**DATASET EXCERPT**
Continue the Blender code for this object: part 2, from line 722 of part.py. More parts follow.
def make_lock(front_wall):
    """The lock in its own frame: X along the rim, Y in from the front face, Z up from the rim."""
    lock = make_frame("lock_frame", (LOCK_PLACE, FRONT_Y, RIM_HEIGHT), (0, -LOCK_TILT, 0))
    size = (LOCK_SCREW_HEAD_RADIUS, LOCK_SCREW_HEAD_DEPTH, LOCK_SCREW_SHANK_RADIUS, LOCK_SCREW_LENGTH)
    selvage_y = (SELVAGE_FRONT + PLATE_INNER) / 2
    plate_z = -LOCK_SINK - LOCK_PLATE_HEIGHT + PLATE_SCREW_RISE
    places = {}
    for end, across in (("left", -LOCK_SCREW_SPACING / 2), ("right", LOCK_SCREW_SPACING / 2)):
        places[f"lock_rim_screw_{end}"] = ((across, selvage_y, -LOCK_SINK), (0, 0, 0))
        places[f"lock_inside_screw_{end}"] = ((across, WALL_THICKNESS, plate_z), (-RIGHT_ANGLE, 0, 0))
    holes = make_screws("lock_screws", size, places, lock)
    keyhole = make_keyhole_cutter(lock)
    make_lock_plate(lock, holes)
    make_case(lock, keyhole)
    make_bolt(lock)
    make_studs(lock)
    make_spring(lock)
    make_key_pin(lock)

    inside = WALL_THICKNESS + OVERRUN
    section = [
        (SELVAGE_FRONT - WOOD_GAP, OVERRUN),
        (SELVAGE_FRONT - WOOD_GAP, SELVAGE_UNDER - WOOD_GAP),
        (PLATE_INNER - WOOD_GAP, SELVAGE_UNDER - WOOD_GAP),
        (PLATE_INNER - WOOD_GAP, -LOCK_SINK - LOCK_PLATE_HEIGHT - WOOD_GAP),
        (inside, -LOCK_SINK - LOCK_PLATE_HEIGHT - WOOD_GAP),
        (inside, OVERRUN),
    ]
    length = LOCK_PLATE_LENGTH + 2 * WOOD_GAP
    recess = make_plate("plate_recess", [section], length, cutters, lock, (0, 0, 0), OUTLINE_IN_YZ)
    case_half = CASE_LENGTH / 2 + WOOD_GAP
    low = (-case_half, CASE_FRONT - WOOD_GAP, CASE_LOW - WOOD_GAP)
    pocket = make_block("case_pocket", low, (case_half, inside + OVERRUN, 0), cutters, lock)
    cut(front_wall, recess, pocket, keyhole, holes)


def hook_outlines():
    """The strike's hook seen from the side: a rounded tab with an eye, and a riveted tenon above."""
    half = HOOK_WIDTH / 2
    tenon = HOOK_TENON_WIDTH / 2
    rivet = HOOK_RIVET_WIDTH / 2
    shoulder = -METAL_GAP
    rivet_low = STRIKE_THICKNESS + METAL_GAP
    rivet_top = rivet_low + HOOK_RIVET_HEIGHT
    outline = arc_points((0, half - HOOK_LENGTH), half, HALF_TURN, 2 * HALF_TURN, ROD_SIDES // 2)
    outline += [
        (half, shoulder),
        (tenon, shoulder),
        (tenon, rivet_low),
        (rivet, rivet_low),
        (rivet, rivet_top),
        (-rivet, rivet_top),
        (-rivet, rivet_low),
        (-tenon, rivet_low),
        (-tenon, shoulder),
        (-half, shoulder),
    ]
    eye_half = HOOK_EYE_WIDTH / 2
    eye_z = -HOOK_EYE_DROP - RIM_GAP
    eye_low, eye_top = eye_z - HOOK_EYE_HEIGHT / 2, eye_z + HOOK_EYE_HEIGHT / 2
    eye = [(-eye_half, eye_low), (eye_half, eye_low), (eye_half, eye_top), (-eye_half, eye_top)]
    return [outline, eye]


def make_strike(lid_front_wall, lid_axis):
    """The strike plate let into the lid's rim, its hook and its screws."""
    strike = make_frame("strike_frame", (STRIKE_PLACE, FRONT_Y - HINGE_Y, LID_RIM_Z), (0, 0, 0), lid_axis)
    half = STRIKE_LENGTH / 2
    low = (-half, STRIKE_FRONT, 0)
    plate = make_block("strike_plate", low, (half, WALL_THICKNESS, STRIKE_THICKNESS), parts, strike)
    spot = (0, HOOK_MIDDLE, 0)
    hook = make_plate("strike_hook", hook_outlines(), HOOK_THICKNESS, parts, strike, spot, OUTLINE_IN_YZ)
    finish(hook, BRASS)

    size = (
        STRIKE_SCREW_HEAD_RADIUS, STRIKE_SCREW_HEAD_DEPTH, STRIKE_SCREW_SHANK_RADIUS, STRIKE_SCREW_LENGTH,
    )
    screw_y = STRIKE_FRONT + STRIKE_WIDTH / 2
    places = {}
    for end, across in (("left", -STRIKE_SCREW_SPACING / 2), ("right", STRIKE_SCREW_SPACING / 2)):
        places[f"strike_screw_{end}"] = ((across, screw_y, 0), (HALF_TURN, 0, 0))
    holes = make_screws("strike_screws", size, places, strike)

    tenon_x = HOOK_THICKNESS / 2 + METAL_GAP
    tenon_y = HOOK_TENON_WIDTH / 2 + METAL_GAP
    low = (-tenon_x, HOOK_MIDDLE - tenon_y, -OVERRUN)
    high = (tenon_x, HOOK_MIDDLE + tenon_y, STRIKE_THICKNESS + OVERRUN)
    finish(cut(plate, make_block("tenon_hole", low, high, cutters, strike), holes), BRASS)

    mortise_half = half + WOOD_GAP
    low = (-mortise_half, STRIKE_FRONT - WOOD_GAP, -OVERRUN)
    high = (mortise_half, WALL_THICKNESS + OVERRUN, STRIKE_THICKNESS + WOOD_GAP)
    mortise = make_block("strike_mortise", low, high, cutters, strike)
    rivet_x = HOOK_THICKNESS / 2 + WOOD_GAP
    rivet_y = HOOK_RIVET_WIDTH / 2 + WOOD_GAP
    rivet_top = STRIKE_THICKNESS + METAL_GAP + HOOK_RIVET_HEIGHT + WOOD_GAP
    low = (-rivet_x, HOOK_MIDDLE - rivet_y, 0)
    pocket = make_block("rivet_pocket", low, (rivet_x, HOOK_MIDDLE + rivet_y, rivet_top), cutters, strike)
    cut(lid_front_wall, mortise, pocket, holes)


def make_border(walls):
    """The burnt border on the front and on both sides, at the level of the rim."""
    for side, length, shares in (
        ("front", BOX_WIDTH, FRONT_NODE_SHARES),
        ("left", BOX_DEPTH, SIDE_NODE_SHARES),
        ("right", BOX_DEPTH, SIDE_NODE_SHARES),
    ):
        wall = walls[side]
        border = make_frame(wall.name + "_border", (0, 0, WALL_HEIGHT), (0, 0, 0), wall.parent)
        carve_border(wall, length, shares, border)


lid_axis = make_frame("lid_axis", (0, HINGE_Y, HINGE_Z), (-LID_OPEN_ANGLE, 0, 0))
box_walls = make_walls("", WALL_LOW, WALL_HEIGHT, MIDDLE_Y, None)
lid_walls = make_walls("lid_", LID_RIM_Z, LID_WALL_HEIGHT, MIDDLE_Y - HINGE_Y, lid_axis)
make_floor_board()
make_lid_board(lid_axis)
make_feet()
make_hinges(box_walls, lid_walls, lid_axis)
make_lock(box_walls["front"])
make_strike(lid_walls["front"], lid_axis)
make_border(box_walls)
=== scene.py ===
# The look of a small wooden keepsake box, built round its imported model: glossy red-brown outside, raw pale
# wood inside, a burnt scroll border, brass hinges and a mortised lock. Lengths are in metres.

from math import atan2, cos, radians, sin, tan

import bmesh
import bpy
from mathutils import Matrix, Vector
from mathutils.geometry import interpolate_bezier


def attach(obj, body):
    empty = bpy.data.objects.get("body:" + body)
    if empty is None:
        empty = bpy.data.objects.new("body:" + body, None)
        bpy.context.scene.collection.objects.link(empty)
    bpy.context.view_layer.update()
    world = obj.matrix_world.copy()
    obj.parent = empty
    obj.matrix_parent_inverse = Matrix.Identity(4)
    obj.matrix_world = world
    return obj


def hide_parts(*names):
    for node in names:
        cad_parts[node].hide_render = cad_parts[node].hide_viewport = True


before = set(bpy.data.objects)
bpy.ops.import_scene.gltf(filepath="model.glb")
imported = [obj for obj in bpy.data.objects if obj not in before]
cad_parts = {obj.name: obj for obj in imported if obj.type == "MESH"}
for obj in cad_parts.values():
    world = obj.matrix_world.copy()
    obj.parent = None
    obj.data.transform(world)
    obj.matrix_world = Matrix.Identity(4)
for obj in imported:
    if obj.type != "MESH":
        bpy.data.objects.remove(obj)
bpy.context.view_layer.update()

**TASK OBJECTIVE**
The lines above from the one containing "(-LID_OPEN_ANGLE, 0, 0))" through the one containing "bpy.data.objects.remove(obj)" are to be set down exactly, and no others.

**COMPLETE OUTPUT**
lid_axis = make_frame("lid_axis", (0, HINGE_Y, HINGE_Z), (-LID_OPEN_ANGLE, 0, 0))
box_walls = make_walls("", WALL_LOW, WALL_HEIGHT, MIDDLE_Y, None)
lid_walls = make_walls("lid_", LID_RIM_Z, LID_WALL_HEIGHT, MIDDLE_Y - HINGE_Y, lid_axis)
make_floor_board()
make_lid_board(lid_axis)
make_feet()
make_hinges(box_walls, lid_walls, lid_axis)
make_lock(box_walls["front"])
make_strike(lid_walls["front"], lid_axis)
make_border(box_walls)
=== scene.py ===
# The look of a small wooden keepsake box, built round its imported model: glossy red-brown outside, raw pale
# wood inside, a burnt scroll border, brass hinges and a mortised lock. Lengths are in metres.

from math import atan2, cos, radians, sin, tan

import bmesh
import bpy
from mathutils import Matrix, Vector
from mathutils.geometry import interpolate_bezier


def attach(obj, body):
    empty = bpy.data.objects.get("body:" + body)
    if empty is None:
        empty = bpy.data.objects.new("body:" + body, None)
        bpy.context.scene.collection.objects.link(empty)
    bpy.context.view_layer.update()
    world = obj.matrix_world.copy()
    obj.parent = empty
    obj.matrix_parent_inverse = Matrix.Identity(4)
    obj.matrix_world = world
    return obj


def hide_parts(*names):
    for node in names:
        cad_parts[node].hide_render = cad_parts[node].hide_viewport = True


before = set(bpy.data.objects)
bpy.ops.import_scene.gltf(filepath="model.glb")
imported = [obj for obj in bpy.data.objects if obj not in before]
cad_parts = {obj.name: obj for obj in imported if obj.type == "MESH"}
for obj in cad_parts.values():
    world = obj.matrix_world.copy()
    obj.parent = None
    obj.data.transform(world)
    obj.matrix_world = Matrix.Identity(4)
for obj in imported:
    if obj.type != "MESH":
        bpy.data.objects.remove(obj)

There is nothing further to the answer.